Parish has long ago broken good, but finds himself flipping back, swayed by a confluence: the financial woes of his private-cab business, and the spell of his beer-slurping, boat-living, six-o’clock shadowed buddy who needs a lifeline (Skeet Ulrich, straight out of central casting). Giancarlo Esposito brings his rigid, almost chilly, coolness, with ever upright posture and the sort of badass stoicism of a man who has likely never spilled a drink in his life. With glasses he looks the part of mild mastermind, half “how is everything here?” middle manager and half meth kingpin. Though at this point we catch him beleaguered, traumatized, grieving the loss of his teenage son, the result of a botched carjacking that transpired one year earlier. He even dons tissue on a razor knick at one point, showing us he’s off.
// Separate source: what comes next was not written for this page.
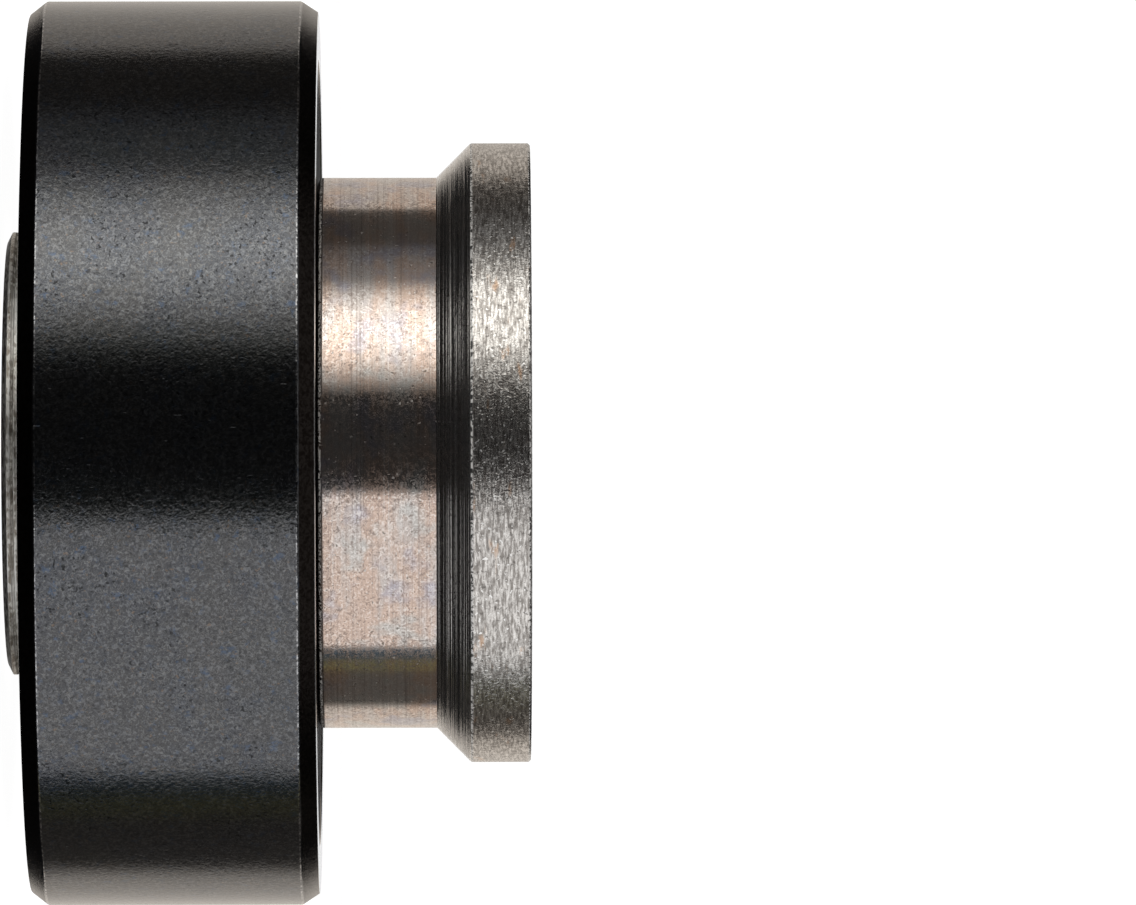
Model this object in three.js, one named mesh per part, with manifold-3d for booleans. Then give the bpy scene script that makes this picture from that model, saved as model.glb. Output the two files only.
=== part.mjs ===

But going as far as he does here, so fast, seems like skipping a gear or two. After all, Skeet Ulrich is not nearly as charming as he thinks he might be, the duo’s chemistry not quite buddy-bad-guy believable. And, as is made clear by his wife, why not just sell your house and start over? But that’s too practical. And after all, just when he thought he was out….

Parish does have a couple things going for it to raise the stakes beyond a thinking dad’s March Madness cooldown show though. The first is New Orleans herself, a backdrop shadowing, spicing, Dixieland-soundtracking, as sensual as languid, as friendly as menacing, as good-timey as back-alley, as welcoming as unknowable, so damp with recent trauma—one too deep to ponder the hope of ever healing. We get a look at the shell of an abandoned Six Flags, now used as a body dump. Meanwhile, a generic parade winds through the Quarter, some harebrained Hollywood mashup of second line and jazz funeral and Mardi Gras Indians.

The show leans into the setting: There are nods to getting a “res at Commander’s Palace,” a “two bedroom in Covington,” and “House Of The Rising Sun” plays loud and prominent. There is a shootout and bit of cat-and-mouse in and around St. Louis Cemetery No. 2. Ulrich talks like almost every other bartender in New Orleans, sly and drawly and thick with loser’s wisdom and down luck that you can’t help but be drawn back to, for one more. It all has that crumbling-palace beauty, that unmistakable flavor that has lent a vibe to everything from Easy Rider to NCIS: New Orleans.

The other standout ingredient is Esposito himself. All uptown businessman, with flat cap and manicured Caddie, he navigates, or really, punches the gas with prejudice, through a slog of 16-year-old-daughter grief. He passes the stinky exhaust of Zimbabwean mobster toughs who chew with mouths open and lick fingers with laughs and tough-guy platitudes and old-country wisdom. He deals with people with names like Horse. And throughout is that presence, ever-level, an actor of tense and taut energy always just an inch down, a man at home in that state of maybe just about to blow. Something is roiling beneath his slight but sturdy shoulders, the black leather of driver gloves and shoes. Everything is met head on, straight-faced with coiled integrity.

One last job, of course, becomes a series of penultimate tasks and mini missions, too exotic and unclear to recap here. But there are stolen passports, African human traffickers, blood, violent outbursts, bodies to be dumped, muscly V8 accelerations, stand-offs, bearded baddies, double crosses, haunting memories of a dead teenager, and the reality of running a cab service business in the era of ride sharing. Somehow it’s all mostly a smooth, if familiar, ride—and also something of a side-glancing and tacit plug for the New Orleans tourism board. It’s also a reminder that times can be tough out there for the little guy. If you go down south, do your part and tip the driver. You don’t know what he’s going through. Or what’s in the trunk.